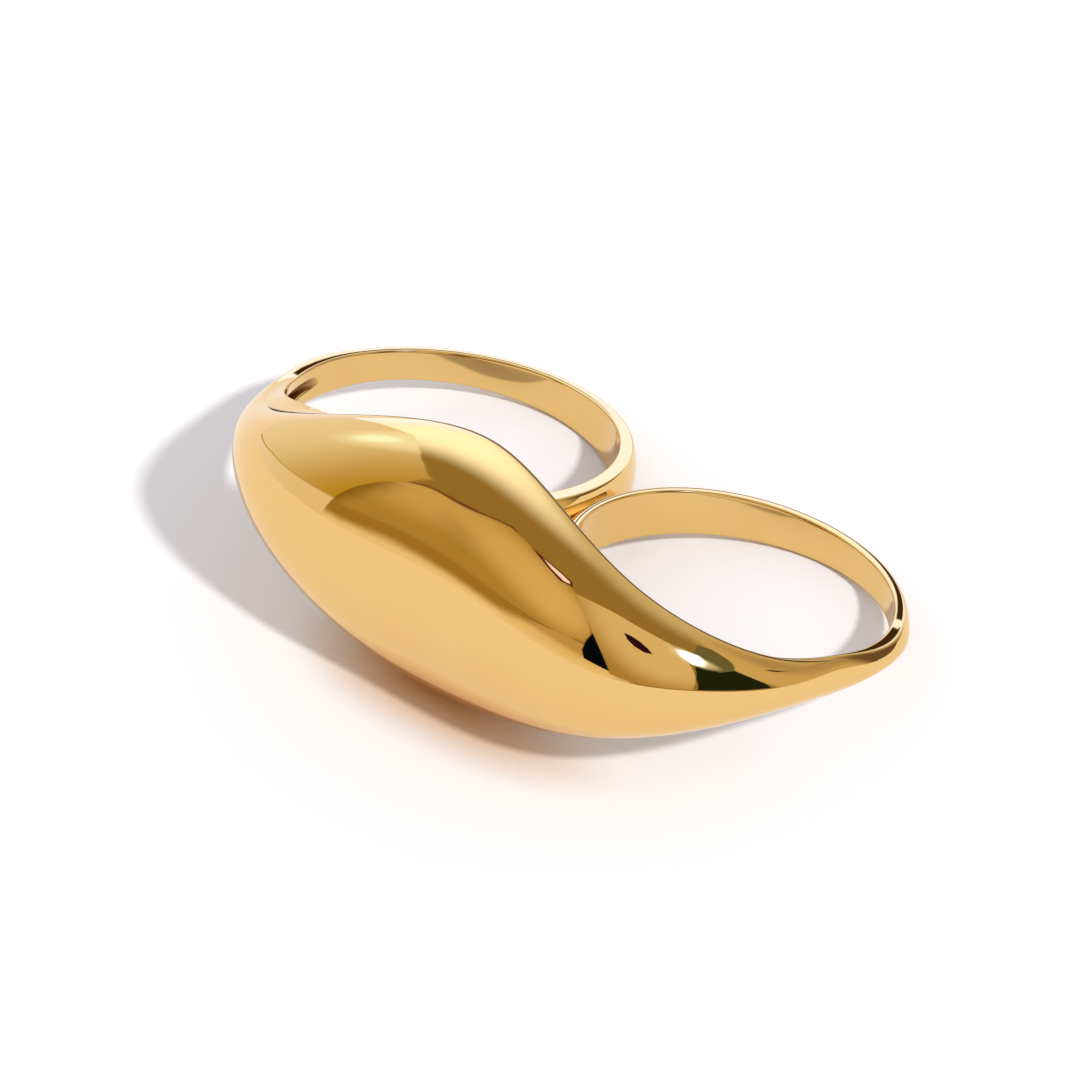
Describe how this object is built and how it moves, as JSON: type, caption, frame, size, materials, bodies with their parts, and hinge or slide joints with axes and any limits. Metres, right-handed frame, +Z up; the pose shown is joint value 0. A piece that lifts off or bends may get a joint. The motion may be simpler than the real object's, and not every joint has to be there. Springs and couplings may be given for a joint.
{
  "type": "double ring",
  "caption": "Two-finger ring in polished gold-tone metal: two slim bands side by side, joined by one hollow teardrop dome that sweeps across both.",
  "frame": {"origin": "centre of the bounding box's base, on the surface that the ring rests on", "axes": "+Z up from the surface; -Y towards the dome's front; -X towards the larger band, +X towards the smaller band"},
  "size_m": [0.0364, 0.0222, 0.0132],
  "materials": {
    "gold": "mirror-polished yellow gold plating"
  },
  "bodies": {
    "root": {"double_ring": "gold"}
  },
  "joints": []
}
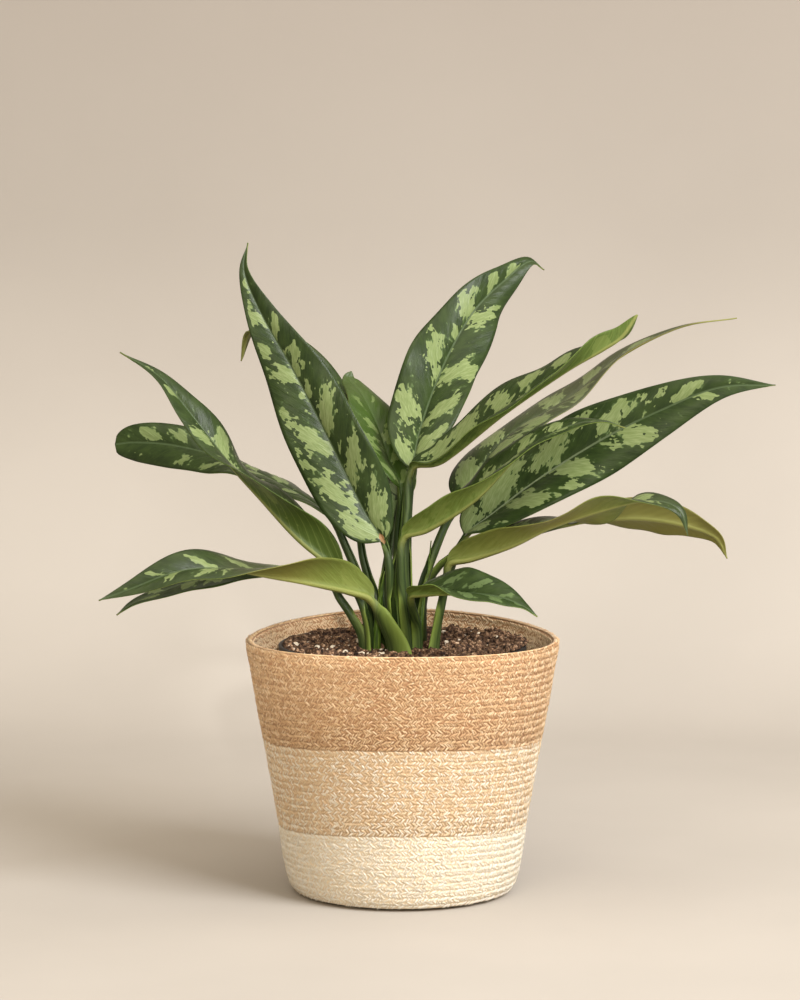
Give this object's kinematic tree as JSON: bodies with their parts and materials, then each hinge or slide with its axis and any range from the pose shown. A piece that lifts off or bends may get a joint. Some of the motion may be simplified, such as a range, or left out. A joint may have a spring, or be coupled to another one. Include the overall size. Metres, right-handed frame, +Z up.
= = = = =
**Challenge:** Write out the full set of records exactly as given.

**Finished answer:**
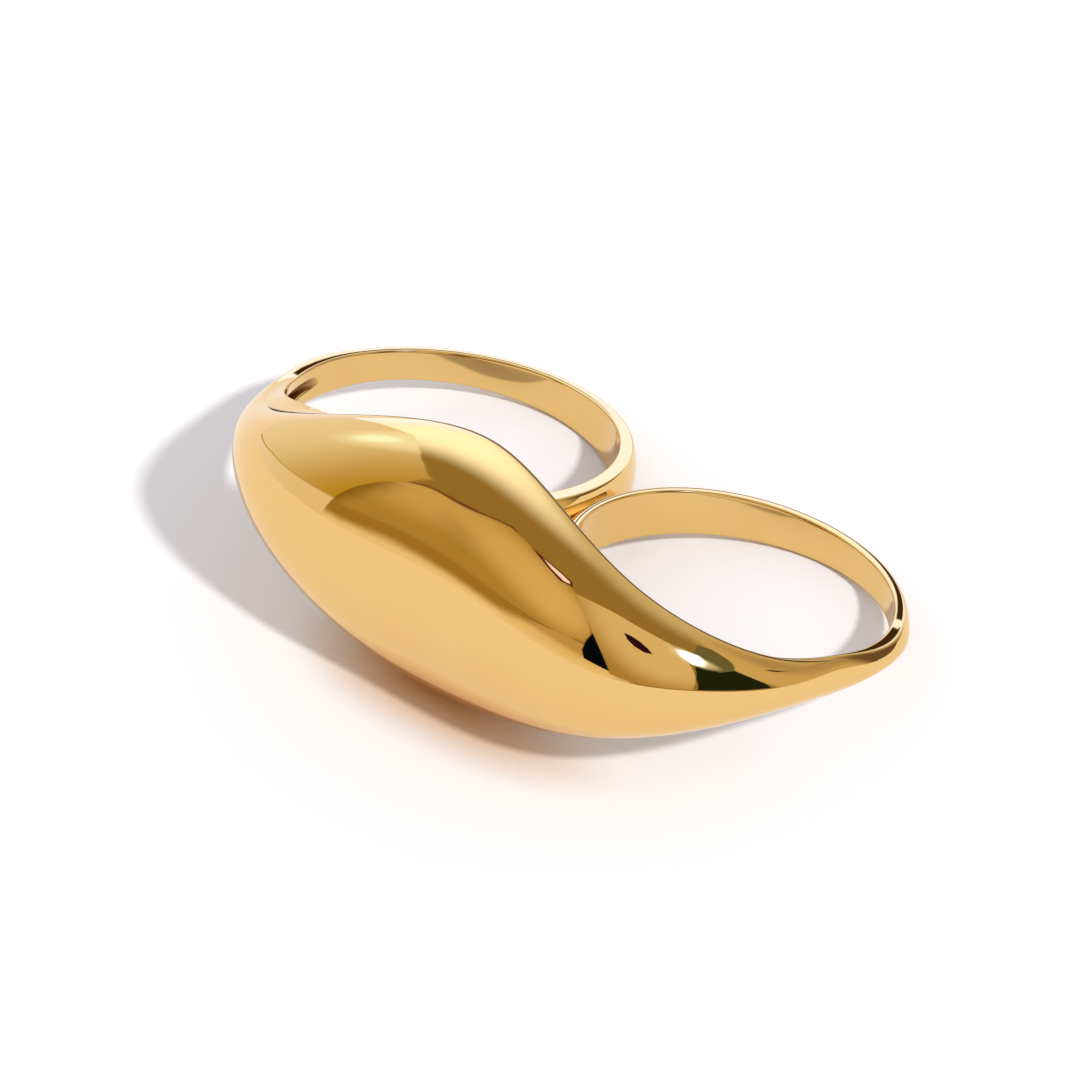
Describe how this object is built and how it moves, as JSON: type, caption, frame, size, materials, bodies with their parts, and hinge or slide joints with axes and any limits. Metres, right-handed frame, +Z up; the pose shown is joint value 0. A piece that lifts off or bends may get a joint. The motion may be simpler than the real object's, and not every joint has to be there. Springs and couplings may be given for a joint.
{
  "type": "double ring",
  "caption": "Two-finger ring in polished gold-tone metal: two slim bands side by side, joined by one hollow teardrop dome that sweeps across both.",
  "frame": {"origin": "centre of the bounding box's base, on the surface that the ring rests on", "axes": "+Z up from the surface; -Y towards the dome's front; -X towards the larger band, +X towards the smaller band"},
  "size_m": [0.0364, 0.0222, 0.0132],
  "materials": {
    "gold": "mirror-polished yellow gold plating"
  },
  "bodies": {
    "root": {"double_ring": "gold"}
  },
  "joints": []
}
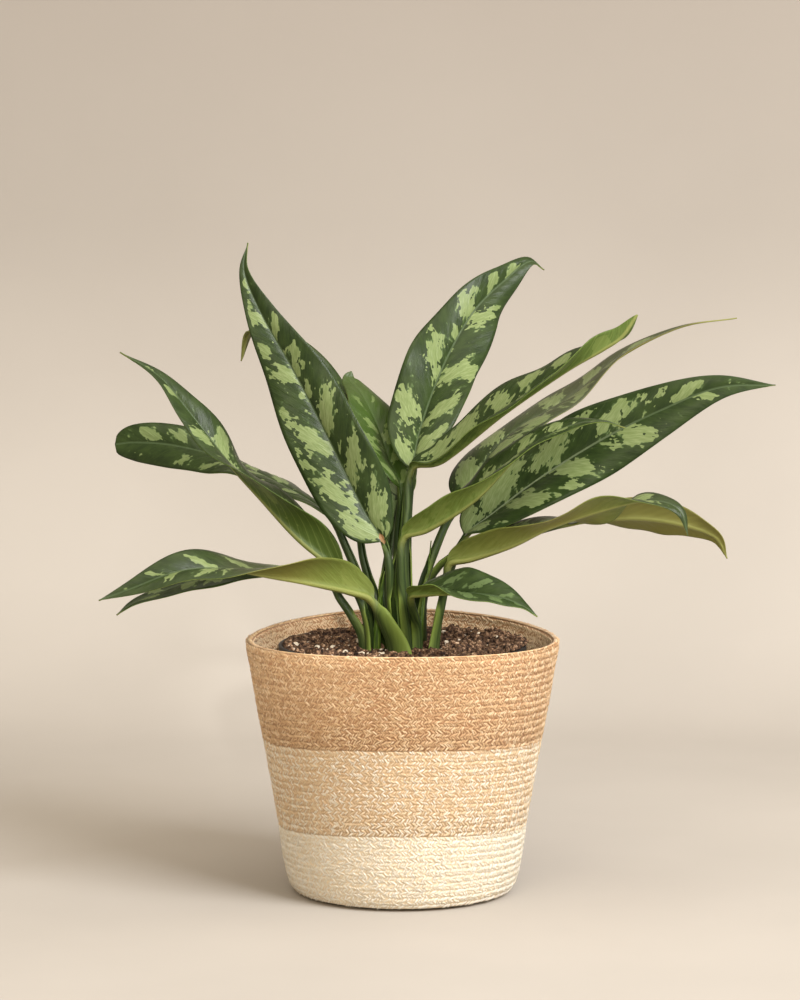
Give this object's kinematic tree as JSON: bodies with their parts and materials, then each hinge or slide with its axis and any range from the pose shown. A piece that lifts off or bends may get a joint. Some of the motion may be simplified, such as a range, or left out. A joint may have a spring, or be coupled to another one. Include the overall size. Metres, right-handed frame, +Z up.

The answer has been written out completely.